Smith again led the Broncos in receptions and receiving yards in 2003. He caught 74 passes for 845 yards and three touchdowns. He caught his 600th career pass against San Diego, making him the 31st player in NFL history to do so. He also finished the regular season having caught a pass in a team-record 76 straight games.

In 2004, Smith recorded his franchise-best seventh 1,000 yards season. He finished the year with 79 receptions for an AFC high 1,144 yards and 7 touchdowns. Smith passed Shannon Sharpe and became the Broncos franchise leader in receptions and touchdown catches. He became one of 20 players in NFL history to record over 700 career receptions. He also became the only undrafted player to eclipsed 9,000 career receiving yards. He recorded a career-high 208 yards receiving against Arizona. He became the second Bronco in team history to top 200 receiving yards. He extended his franchise-record streak to 92 consecutive games with a catch.

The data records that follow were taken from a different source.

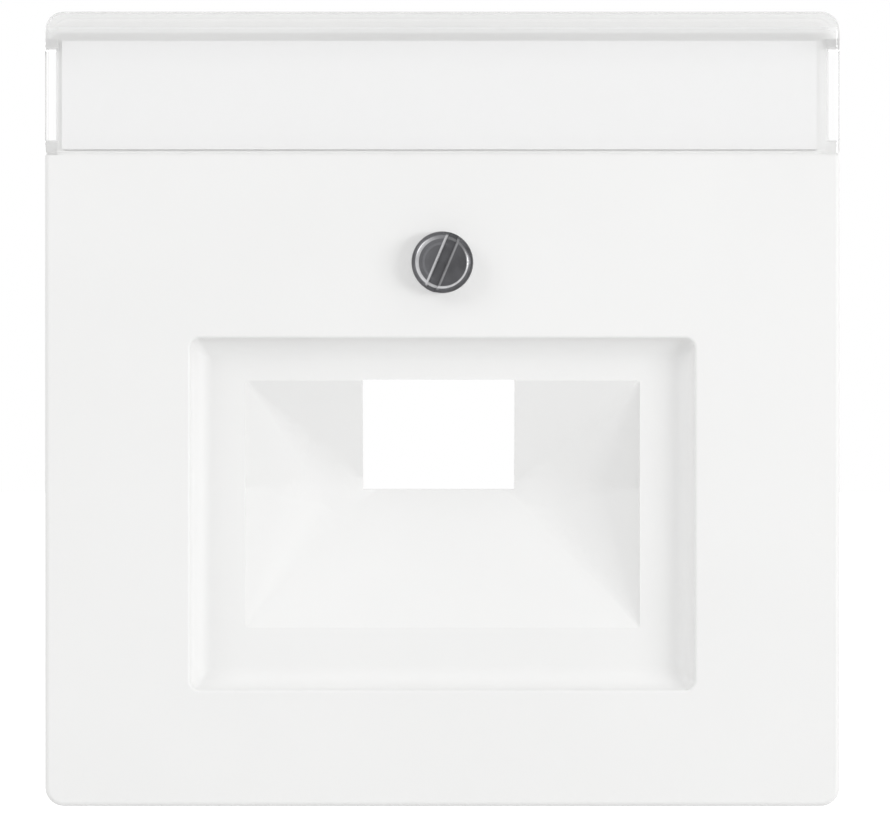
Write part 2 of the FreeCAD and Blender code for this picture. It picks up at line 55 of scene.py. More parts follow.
class NodeTree:
    """A short way to place and link nodes in one tree."""

    def __init__(self, tree: bpy.types.NodeTree) -> None:
        """Take the tree to work in."""
        self.tree = tree

    def add(self, kind: str, **inputs: object) -> bpy.types.Node:
        """Add a node and fill its inputs.

        Args:
            kind: The node's type, without its ShaderNode prefix.
            **inputs: Input names, with spaces as underscores, and either a value or a socket.

        Returns:
            The new node.
        """
        node = self.tree.nodes.new(f"ShaderNode{kind}")
        for name, value in inputs.items():
            self.feed(node, name.replace("_", " "), value)
        return node

    def feed(self, node: bpy.types.Node, name: str | int, value: object) -> None:
        """Give one input a plain value or a link from another node's socket."""
        if isinstance(value, bpy.types.NodeSocket):
            self.tree.links.new(value, node.inputs[name])
        else:
            node.inputs[name].default_value = value

    def maths(self, operation: str, *values: object, clamp: bool = False) -> bpy.types.NodeSocket:
        """Add a Math node and return its result."""
        node = self.tree.nodes.new("ShaderNodeMath")
        node.operation = operation
        node.use_clamp = clamp
        for index, value in enumerate(values):
            self.feed(node, index, value)
        return node.outputs[0]

    def band(self, value: object, low: float, high: float, soft: float) -> bpy.types.NodeSocket:
        """Return a mask that is 1 between two limits and fades over `soft` outside them."""
        rise = self.ramp(value, low - soft, low)
        fall = self.ramp(value, high, high + soft)
        return self.maths("SUBTRACT", rise, fall, clamp=True)

    def ramp(self, value: object, start: float, end: float) -> bpy.types.NodeSocket:
        """Return 0 before `start`, 1 after `end`, and a smooth step between."""
        node = self.tree.nodes.new("ShaderNodeMapRange")
        node.interpolation_type = "SMOOTHSTEP"
        self.feed(node, "Value", value)
        node.inputs["From Min"].default_value = start
        node.inputs["From Max"].default_value = end
        return node.outputs["Result"]

    def mix(self, mask: object, first: object, second: object) -> bpy.types.NodeSocket:
        """Mix two colours by a mask and return the colour."""
        node = self.tree.nodes.new("ShaderNodeMix")
        node.data_type = "RGBA"
        self.feed(node, 0, mask)
        self.feed(node, 6, first)
        self.feed(node, 7, second)
        return node.outputs[2]

    def place(self) -> bpy.types.NodeSocket:
        """Return the Object coordinates of the point being shaded."""
        return self.add("TexCoord").outputs["Object"]


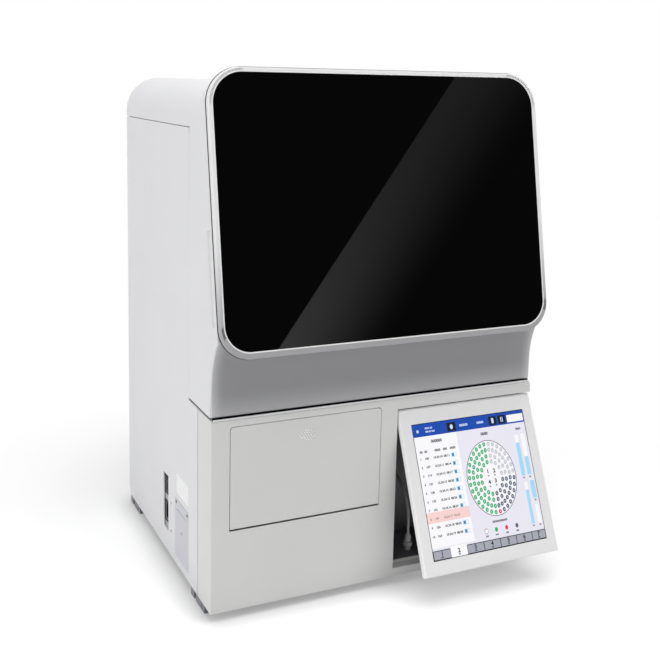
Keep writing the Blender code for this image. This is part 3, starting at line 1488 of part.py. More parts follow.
def make_gantry():
    """The rail, the carriage along it, the slider along its arm, and the probe."""
    rail_front = BULKHEAD_Y - RAIL_TO_BULKHEAD
    rail_y = (rail_front, rail_front + RAIL_DEPTH)
    rail_z = (DECK_Z + RAIL_LIFT, DECK_Z + RAIL_LIFT + RAIL_HEIGHT)
    block("gantry_rail", (INNER_LEFT, INNER_RIGHT), rail_y, rail_z, ALUMINIUM)
    arm_right = PARK_X - SLIDER_WIDTH / 2 - FIT_GAP
    arm_x = (arm_right - ARM_WIDTH, arm_right)
    middle = sum(arm_x) / 2
    carriage_x = (middle - CARRIAGE_WIDTH / 2, middle + CARRIAGE_WIDTH / 2)
    face = rail_y[0] - FIT_GAP
    over = rail_z[1] + FIT_GAP
    hook_back = rail_y[1] + FIT_GAP
    carriage = block(
        "x_carriage",
        carriage_x,
        (face - CARRIAGE_DEPTH, face),
        (rail_z[0] - CARRIAGE_OVERHANG, over + CARRIAGE_OVERHANG),
        DARK_PLASTIC,
    )
    arm_z = (sum(rail_z) / 2 - ARM_HEIGHT / 2, sum(rail_z) / 2 + ARM_HEIGHT / 2)
    join(
        carriage,
        block(
            "carriage_top",
            carriage_x,
            (face - CARRIAGE_DEPTH / 2, hook_back + CARRIAGE_OVERHANG),
            (over, over + CARRIAGE_OVERHANG),
        ),
        block(
            "carriage_hook",
            carriage_x,
            (hook_back, hook_back + CARRIAGE_OVERHANG),
            (over - CARRIAGE_OVERHANG, over + CARRIAGE_OVERHANG / 2),
        ),
        block("arm", arm_x, (FRONT + ARM_TIP, face - CARRIAGE_DEPTH / 2), arm_z),
    )
    slider = make_slider(arm_x, arm_z)
    probe = make_probe()
    hang_on(slider, probe)
    hang_on(carriage, slider)


def make_slider(arm_x, arm_z):
    """The block that slides along the arm, hooked over it, with a square hole for the probe's bar."""
    y = FRONT + PARK_Y
    z = sum(arm_z) / 2
    y_span = (y - SLIDER_LENGTH / 2, y + SLIDER_LENGTH / 2)
    slider = block(
        "y_carriage",
        (PARK_X - SLIDER_WIDTH / 2, PARK_X + SLIDER_WIDTH / 2),
        y_span,
        (z - SLIDER_HEIGHT / 2, z + SLIDER_HEIGHT / 2),
        GREY_PLASTIC,
    )
    over = arm_z[1] + FIT_GAP
    outside = arm_x[0] - FIT_GAP
    lip = CARRIAGE_OVERHANG / 2
    join(
        slider,
        block("slider_top", (outside - lip, PARK_X), y_span, (over, over + lip)),
        block("slider_lip", (outside - lip, outside), y_span, (over - lip, over + lip / 2)),
    )
    half = PROBE_BAR / 2 + FIT_GAP
    hole_z = (z - SLIDER_HEIGHT, z + SLIDER_HEIGHT)
    return cut(slider, block("bar_hole", (PARK_X - half, PARK_X + half), (y - half, y + half), hole_z))


def make_probe():
    """The square bar with the needle under it, parked over the wash well."""
    y = FRONT + PARK_Y
    tip = DECK_Z + PROBE_TIP
    hub_low = tip + NEEDLE_LENGTH
    hub_high = hub_low + NEEDLE_HUB_LENGTH
    half = PROBE_BAR / 2
    probe = block(
        "probe",
        (PARK_X - half, PARK_X + half),
        (y - half, y + half),
        (hub_high - half, hub_high - half + PROBE_BAR_LENGTH),
        BRIGHT_STEEL,
    )
    hub = rod("needle_hub", NEEDLE_HUB_RADIUS, (PARK_X, y, hub_low), (PARK_X, y, hub_high))
    needle = rod(
        "needle",
        NEEDLE_RADIUS / 2,
        (PARK_X, y, tip),
        (PARK_X, y, hub_low + half),
        sides=10,
        end_radius=NEEDLE_RADIUS,
    )
    return join(probe, hub, needle)


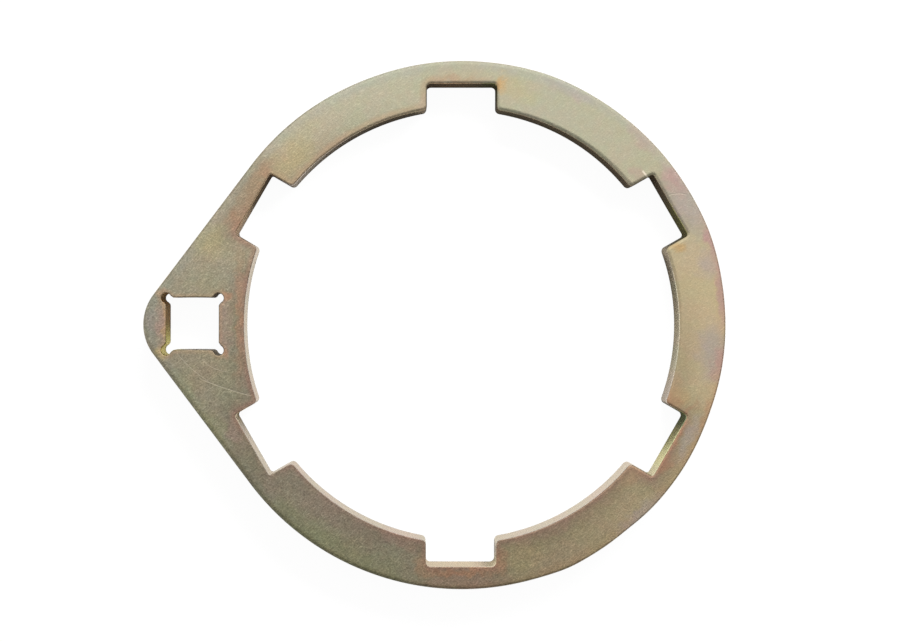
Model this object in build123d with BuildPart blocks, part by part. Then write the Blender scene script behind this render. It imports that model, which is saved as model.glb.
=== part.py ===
from build123d import *
from math import acos, degrees, sqrt
import os

# Ring wrench for the screw cap of a fuel filter.
# It is one flat steel plate: a ring whose opening drops over the cap, with six notches that take the
# ribs of the cap, and a nose at the side with a square hole for a half-inch drive.
# Frame: the origin is the centre of the opening, on the underside of the plate. +Z is up through the
# plate, and the nose points to -X.

# Plate
plate_thickness = 6.0

# Opening for the cap
opening_diameter = 107.2        # across the lands between the notches
notch_count = 6
notch_width = 17.2
notch_depth = 5.75              # from the circle of the lands out to the flat floor of a notch
first_notch_angle = 30.0        # degrees from +X, so that a land lies beside the square hole
ring_wall = 5.65                # steel left behind the floor of a notch

# Square hole for the drive
drive_size = 12.7               # the half-inch square of the driver
drive_clearance = 0.15          # over the whole width
relief_radius = 1.2             # round relief centred on each corner of the square
drive_wall = 6.1                # steel between the opening and the square
nose_wall = 1.85                # steel between a relief and the outside of the nose

# Roundings in plan
notch_corner_radius = 1.2
land_tip_radius = 1.2
relief_blend_radius = 1.0       # where a relief runs into the sides of the square

# Edges where the two faces meet the cut sides: tumbled round, and broken at the drive hole
outer_edge_radius = 0.6
opening_edge_radius = 0.8
drive_edge_chamfer = 0.45

# Values that follow from the sizes above
opening_radius = opening_diameter / 2
notch_floor_distance = opening_radius + notch_depth
ring_radius = notch_floor_distance + ring_wall
drive_hole_size = drive_size + drive_clearance
drive_reach = opening_radius + drive_wall + drive_hole_size / 2

# The nose arc is concentric with the square and clears the far side of its reliefs
nose_radius = drive_hole_size / 2 * sqrt(2) + relief_radius + nose_wall

# The two straight flanks touch the ring and the nose arc. Both arcs meet a flank in the same
# direction, seen from their centres, because the flank is their common outer tangent.
flank_angle = degrees(acos((nose_radius - ring_radius) / drive_reach))

os.makedirs("parts", exist_ok=True)

with BuildPart() as wrench_plate:
    # Blank: the ring and the nose in one outline, with a straight flank on each side
    with BuildSketch() as blank:
        with BuildLine():
            ring_arc = CenterArc((0, 0), ring_radius, -flank_angle, 2 * flank_angle)
            nose_arc = CenterArc((-drive_reach, 0), nose_radius, flank_angle, 360 - 2 * flank_angle)
            Line(ring_arc @ 1, nose_arc @ 0)
            Line(nose_arc @ 1, ring_arc @ 0)
        make_face()
    extrude(amount=plate_thickness)

    # Opening: a circle with a flat-floored notch at every step round it
    with BuildSketch() as opening:
        Circle(opening_radius)
        with PolarLocations(0, notch_count, first_notch_angle):
            Rectangle(notch_floor_distance, notch_width, align=(Align.MIN, Align.CENTER))
        corner_rings = opening.vertices().group_by(SortBy.DISTANCE)
        fillet(corner_rings[0], land_tip_radius)
        fillet(corner_rings[-1], notch_corner_radius)
    extrude(amount=plate_thickness, mode=Mode.SUBTRACT)

    # Drive hole: a square with a round relief on each corner
    with BuildSketch() as drive_hole:
        with Locations((-drive_reach, 0)):
            Rectangle(drive_hole_size, drive_hole_size)
            with GridLocations(drive_hole_size, drive_hole_size, 2, 2):
                Circle(relief_radius)
        fillet(drive_hole.vertices(), relief_blend_radius)
    extrude(amount=plate_thickness, mode=Mode.SUBTRACT)

    # Edges of both faces: the outside, then the opening, then the drive hole
    outer_rims = [face.outer_wire().edges() for face in wrench_plate.faces().filter_by(Axis.Z)]
    fillet(outer_rims, outer_edge_radius)

    hole_rims = [face.inner_wires() for face in wrench_plate.faces().filter_by(Axis.Z)]
    opening_rims = [wires.sort_by(SortBy.LENGTH)[-1].edges() for wires in hole_rims]
    fillet(opening_rims, opening_edge_radius)

    hole_rims = [face.inner_wires() for face in wrench_plate.faces().filter_by(Axis.Z)]
    drive_rims = [wires.sort_by(SortBy.LENGTH)[0].edges() for wires in hole_rims]
    chamfer(drive_rims, drive_edge_chamfer)

wrench_plate.part.label = "wrench_plate"
export_step(wrench_plate.part, "parts/wrench_plate.step")
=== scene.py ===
# %% [markdown]
# # A flat ring wrench for the cap of a fuel filter
#
# The real wrench is one steel plate. It was cut to its outline, tumbled with stones until its
# edges were round, and then zinc plated with a yellow passivation. So there is one piece to build
# here: a plate with three closed edges (the outside, the notched opening and the square drive
# hole) and two flat faces between them. What makes it look real is the roll of its edges and the
# skin of the plating, and most of this lesson is about those two.
#
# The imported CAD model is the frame. It gives the place and the size of everything, so the first
# step is to load it and to write down its box before anything else is made.

# %% Load the frame
import math

import bpy
import numpy as np
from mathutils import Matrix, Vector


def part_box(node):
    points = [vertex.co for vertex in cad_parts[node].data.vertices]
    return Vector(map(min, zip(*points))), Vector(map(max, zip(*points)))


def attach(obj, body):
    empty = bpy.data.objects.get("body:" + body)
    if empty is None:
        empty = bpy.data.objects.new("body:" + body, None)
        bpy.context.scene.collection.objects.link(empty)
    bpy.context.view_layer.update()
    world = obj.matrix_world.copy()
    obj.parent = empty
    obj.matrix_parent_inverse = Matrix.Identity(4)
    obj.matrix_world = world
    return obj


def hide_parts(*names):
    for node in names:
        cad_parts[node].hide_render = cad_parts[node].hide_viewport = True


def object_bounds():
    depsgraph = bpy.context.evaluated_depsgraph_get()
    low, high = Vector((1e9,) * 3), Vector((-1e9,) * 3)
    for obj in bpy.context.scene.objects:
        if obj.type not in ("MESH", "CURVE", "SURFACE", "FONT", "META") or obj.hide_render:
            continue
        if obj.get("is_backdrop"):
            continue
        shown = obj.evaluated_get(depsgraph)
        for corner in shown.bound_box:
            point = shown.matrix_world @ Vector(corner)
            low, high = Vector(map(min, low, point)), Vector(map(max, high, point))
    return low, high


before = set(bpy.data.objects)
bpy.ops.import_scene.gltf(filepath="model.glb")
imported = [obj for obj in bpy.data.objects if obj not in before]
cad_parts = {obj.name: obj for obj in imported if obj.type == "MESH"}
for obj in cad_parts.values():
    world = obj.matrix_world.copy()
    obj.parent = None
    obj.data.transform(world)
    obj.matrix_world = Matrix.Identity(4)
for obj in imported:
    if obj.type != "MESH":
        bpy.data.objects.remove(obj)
cad_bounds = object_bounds()
plate_low, plate_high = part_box("wrench_plate")
print("plate from", [round(v * 1000, 2) for v in plate_low],
      "to", [round(v * 1000, 2) for v in plate_high], "mm")

# %% [markdown]
# ## The sizes of the plate
#
# These are the sizes that the CAD source has, in millimetres. Plans are easier to think about in
# millimetres, and the finished mesh is scaled to metres once, at the end. A point of the plan is
# one complex number, x + iy: adding moves it, and multiplying by e^(i angle) turns it, which
# keeps every outline formula to one line.
#
# The corners of the notches are the exception. In the photograph each one has its own sharpness,
# as a worn cutter or a hand file leaves it, so they have a list of their own.

# %% Sizes in millimetres
MM = 0.001                  # metres in a millimetre
thickness = plate_high.z / MM
ring_radius = plate_high.x / MM
land_radius = 53.6          # the circle of the lands, which fits round the body of the cap
notch_floor = 59.35         # from the centre out to the flat floor of a notch
notch_half = 8.6
tip_round = 1.2             # the tips of the lands
first_notch = -150          # degrees: the notch that the outline starts at
corner_rounds = ((0.7, 1.2), (1.2, 0.7), (1.0, 0.8), (0.5, 1.0), (1.1, 0.5), (0.9, 0.9))
drive_half = 6.425          # half of the square hole
drive_reach = 66.125        # from the centre of the opening to the centre of the square
relief = 1.2                # round relief on each corner of the square
relief_blend = 1.0          # where a relief runs into the sides of the square
nose_radius = -plate_low.x / MM - drive_reach
flank_angle = math.acos((nose_radius - ring_radius) / drive_reach)
print("ring radius", round(ring_radius, 2), "nose radius", round(nose_radius, 2),
      "flanks at", round(math.degrees(flank_angle), 1), "degrees")

# %% Sizes of the tumbled edges, in millimetres
outer_roll = 1.0            # how far the outer edge rolls over
drive_roll = 0.35
sag = 0.33                  # how deep a roll sags, as a share of its width
lip = 0.12                  # the last, tight turn from the roll to the wall
under_roll = 0.25           # the rounding of the lower rim
print("outer edge drops", round(sag * (outer_roll - lip) + lip, 2), "mm before the wall starts")

# %% [markdown]
# ## Camera
#
# The photograph looks straight down on the plate from a short distance: inside the opening, the
# walls on the far right and at the bottom show, and the walls next to the camera's own foot do
# not. That puts the camera over a point between the nose and the opening. A shift of the lens,
# not a tilt, then moves the picture's centre, as it does on a copy stand, so circles stay
# circles.

# %% Camera
picture_width = 0.22104           # metres of the plate's upper face across the picture
camera_height = 0.2797            # above the upper face
camera_foot = (-0.0146, 0.0051)   # the point straight below the lens
picture_centre = (-0.00282, 0.00096)
camera_roll = 0.12                # degrees

camera = bpy.data.objects.new("camera", bpy.data.cameras.new("camera"))
bpy.context.scene.collection.objects.link(camera)
camera.location = (*camera_foot, plate_high.z + camera_height)
camera.rotation_euler = (0, 0, math.radians(camera_roll))
camera.data.lens = camera.data.sensor_width * camera_height / picture_width
camera.data.shift_x = (picture_centre[0] - camera_foot[0]) / picture_width
camera.data.shift_y = (picture_centre[1] - camera_foot[1]) / picture_width
camera.data.clip_start = 0.01
bpy.context.scene.camera = camera
bpy.context.scene.view_settings.view_transform = "Standard"
print("lens", round(camera.data.lens, 1), "mm, shift",
      round(camera.data.shift_x, 3), round(camera.data.shift_y, 3))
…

Smith was named to the Pro Bowl for the third time in his career after a record-breaking year in 2005. He was again led the Broncos with 85 receptions for 1,105 yards with six touchdowns. He passed Terrell Davis to become the Broncos career leader in touchdowns scored. He also became the NFL's first undrafted player to record 10,000 career receiving yards.

Smith became the Broncos all-time playoff leader in career receptions and receiving yards with 49 catches for 869 yards. Smith extended his franchise-record pass-catching streak to 124 games in 2006. He caught 52 passes for 512 yards and three touchdowns. He became the team's all-time leader in combined yardage with 12,488 yards. He also collected his 800th career pass reception against St. Louis.

Smith retired just before the start of the 2008 season after injuries forced him to miss the entire 2007 season. He retired as the Broncos all-time leader in every major receiving category.